The way history is taught communicates the idea that only great and famous people move history. And that just isn’t the case. Just as we human beings are “nature naturing,” as Spinoza put it, we are also “history history-ing,” all of us part of an oscillating loop creating the human reality.

Take the example of Charles Darwin. Many people know Darwin’s name and what he did. And the long list of predecessors who approached the theory of natural selection is relatively widely known. But consider a group called the Aborigines’ Protection Society (later to join the Anti-Slavery Society, which still exists). The Aborigines’ Protection Society was a group formed in 1837 to protect the rights of native peoples from the horrors of European colonization.

They were a religiously motivated group that used as their motto the Latin phrase ab uno sanguine, “of one blood.”

The phrase occurs in Christian scripture, the book of Acts, 17:24–26:

God that made the world and all things therein, seeing that he is Lord of heaven and earth, dwelleth not in temples made with hands;

Neither is worshipped with men’s hands, as though he needed any thing, seeing he giveth to all life, and breath, and all things;

And hath made of one blood all nations of men for to dwell on all the face of the earth, and hath determined the times before appointed, and the bounds of their habitation . . . (KJV)

“Of one blood.”

Why is this passage important? Because for the people of the Aborigines’ Protection Society it meant that all of humanity was descended from Adam and Eve. Which meant — in their minds — all people had the same human rights. Period. Therefore, slavery was clearly wrong. Damaging other cultures was clearly wrong. Colonizing the planet was clearly wrong.

Sounds like a no-brainer to many of us nowadays, but it was not so clear in the time of Darwin.

The theory that all of humanity came from common ancestors is known as monogenism. In the 1830s that was the position of some radical Christians, such as those belonging to the Aborigines’ Protection Society.

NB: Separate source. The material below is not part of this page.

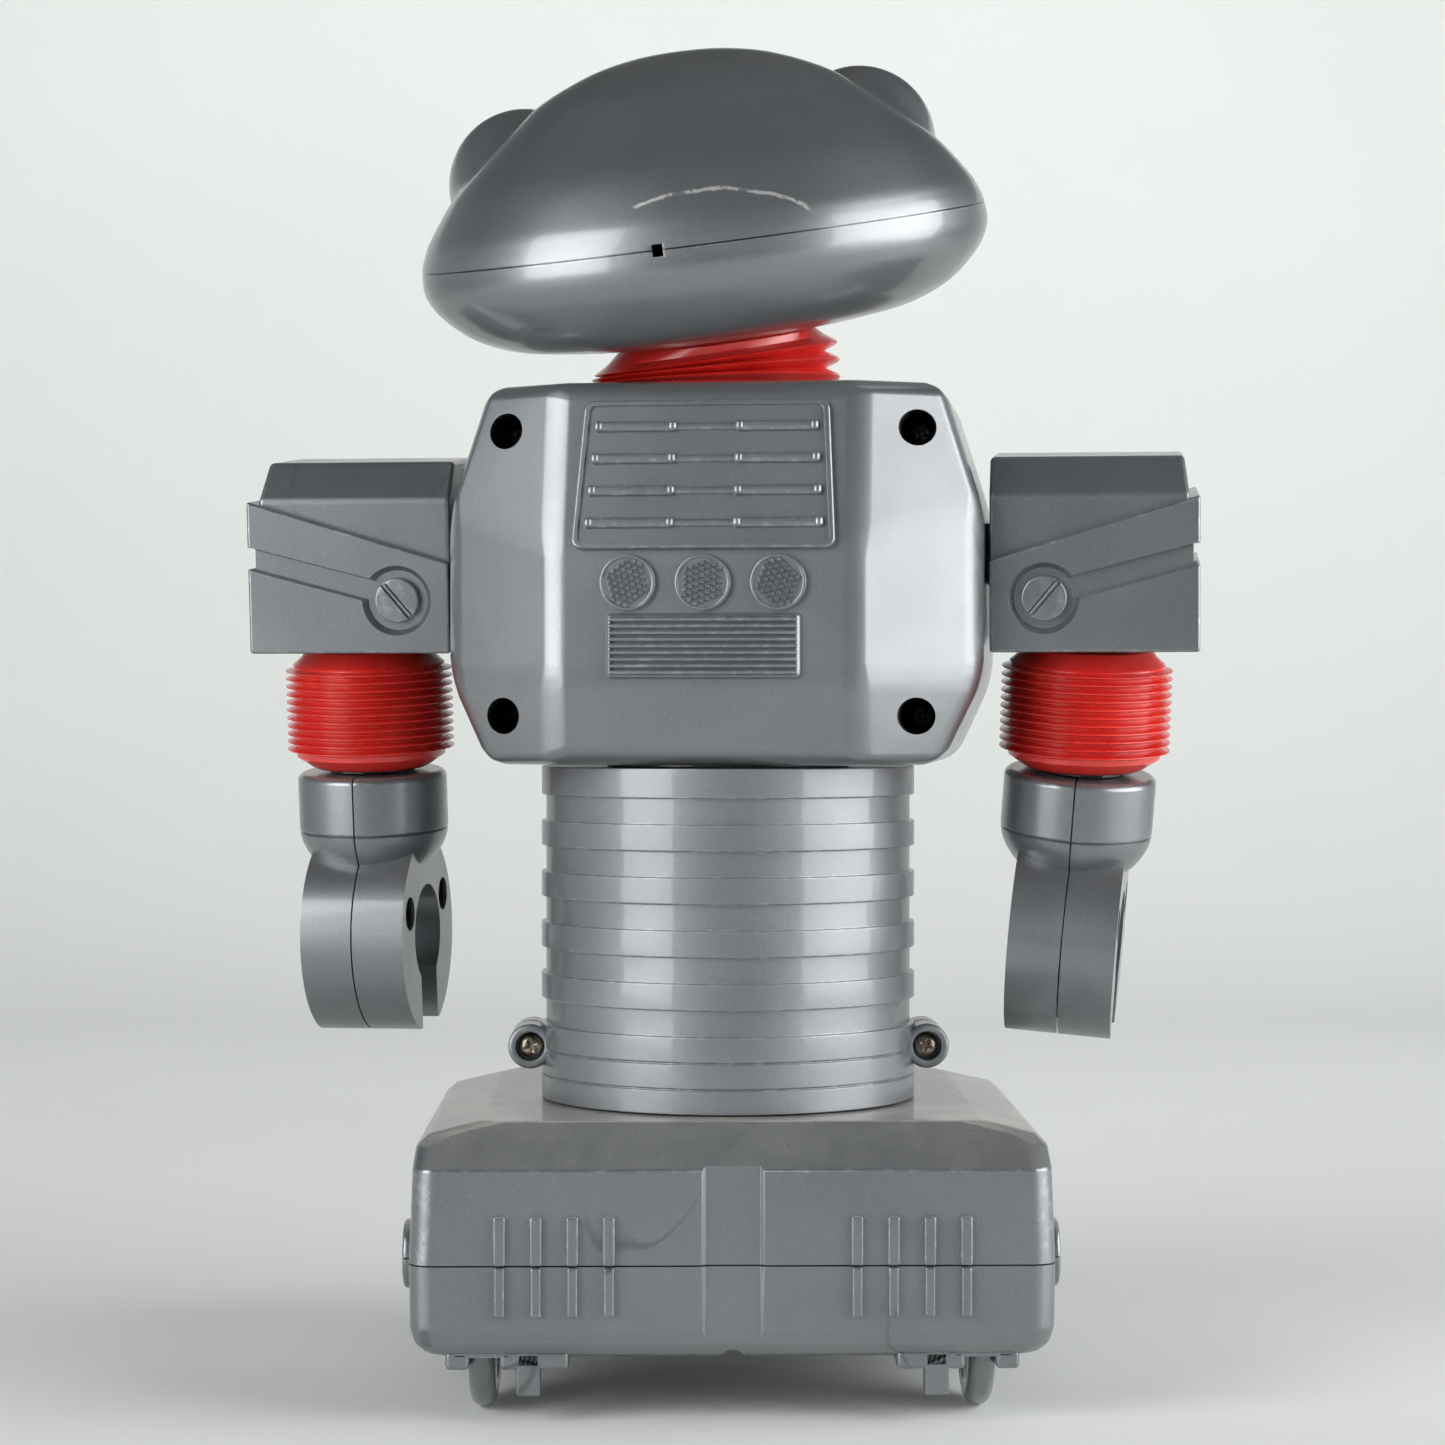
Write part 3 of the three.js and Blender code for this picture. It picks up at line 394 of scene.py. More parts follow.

Many scientists of the time, however, were polygenists. Meaning they thought that human beings came from different forebears. This was the underpinning for some dangerous theories concerning race. And bolstered the prejudice that there are superior and inferior races.

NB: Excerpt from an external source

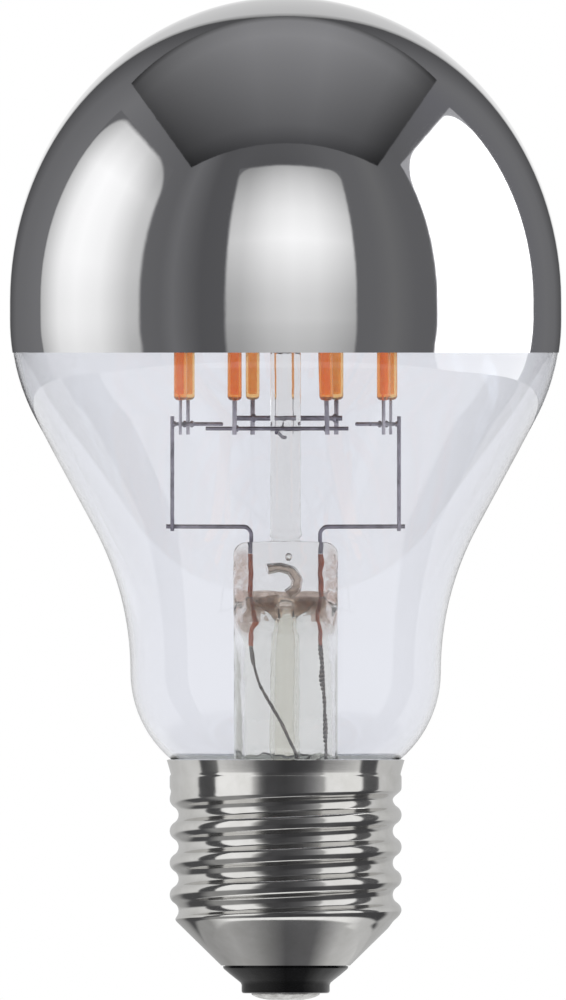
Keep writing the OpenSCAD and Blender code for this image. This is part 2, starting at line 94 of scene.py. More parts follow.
def applyPlace(piece):
    clearSelection()
    piece.select_set(True)
    bpy.context.view_layer.objects.active = piece
    bpy.ops.object.transform_apply(location=True, rotation=True, scale=True)


# Draws a turned form: a circle is extruded from ring to ring. A first or last radius of 0 is a pole
def turnRings(name, rings, segments):
    clearSelection()
    rings = [(max(r, 0.0), z) for r, z in rings]
    startPole, endPole = rings[0][0] == 0, rings[-1][0] == 0
    body = rings[1:] if startPole else rings
    bpy.ops.mesh.primitive_circle_add(vertices=segments, radius=body[0][0] * mm,
                                      fill_type="TRIFAN" if startPole else "NOTHING",
                                      location=(0, 0, body[0][1] * mm))
    piece = bpy.context.object
    piece.name = name
    applyPlace(piece)
    if startPole:
        hub = min(piece.data.vertices, key=lambda v: v.co.xy.length)
        hub.co.z = rings[0][1] * mm
    bpy.ops.object.mode_set(mode="EDIT")
    bpy.ops.mesh.select_mode(type="EDGE")
    bpy.ops.mesh.select_all(action="SELECT")
    if startPole:
        bpy.ops.mesh.region_to_loop()
    for (r0, z0), (r1, z1) in zip(body, body[1:]):
        bpy.ops.mesh.extrude_region_move(TRANSFORM_OT_translate={"value": (0, 0, (z1 - z0) * mm)})
        if r1 == 0:
            bpy.ops.mesh.merge(type="CENTER")
        elif r1 != r0:
            bpy.ops.transform.resize(value=(r1 / r0, r1 / r0, 1), center_override=(0, 0, z1 * mm))
    bpy.ops.mesh.select_all(action="SELECT")
    if not (startPole and endPole):
        closed = rings[0] == rings[-1]
        if closed:
            bpy.ops.mesh.remove_doubles(threshold=1e-7)
    bpy.ops.mesh.normals_make_consistent(inside=False)
    bpy.ops.object.mode_set(mode="OBJECT")
    return piece


# The points of a path with its corners bent to a radius
def rounded(points, radius, steps=5):
    result = [Vector(points[0])]
    for before, corner, after in zip(points, points[1:], points[2:]):
        before, corner, after = Vector(before), Vector(corner), Vector(after)
        u, v = (before - corner).normalized(), (after - corner).normalized()
        half = math.acos(max(-1, min(1, u.dot(v)))) / 2
        back = radius / math.tan(half)
        back = min(back, (before - corner).length * 0.49, (after - corner).length * 0.49)
        bend = back * math.tan(half)
        middle = corner + (u + v).normalized() * bend / math.sin(half)
        first, last = corner + u * back - middle, corner + v * back - middle
        span = math.pi - 2 * half
        for i in range(steps + 1):
            t = i / steps
            result.append(middle + (first * math.sin((1 - t) * span) + last * math.sin(t * span)) / math.sin(span))
    result.append(Vector(points[-1]))
    return result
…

(I should mention that there are still polygenists out there, despite overwhelming evidence to the contrary. But in Darwin’s time the belief was widespread.)

So, where did Darwin get his conviction that all of life evolved from one common ancestor? Yes, his theory points in that direction, but how was it that Darwin was prepared to pursue the direction of a common ancestor or all living things in his science?

Might it have been the influence of his wife, Emma Wedgwood Darwin, who came from a family of abolitionists? Might it have been the Aborigines’ Protection Society? Or even the bible? All of the above?

We will never know for sure, yet we know there were influencers and influences “lost to history” if we tell the story badly. 

 No, great ideas and great actions aren’t the sole purview of the rich, the powerful, or the famous. The world and the future belong to us all.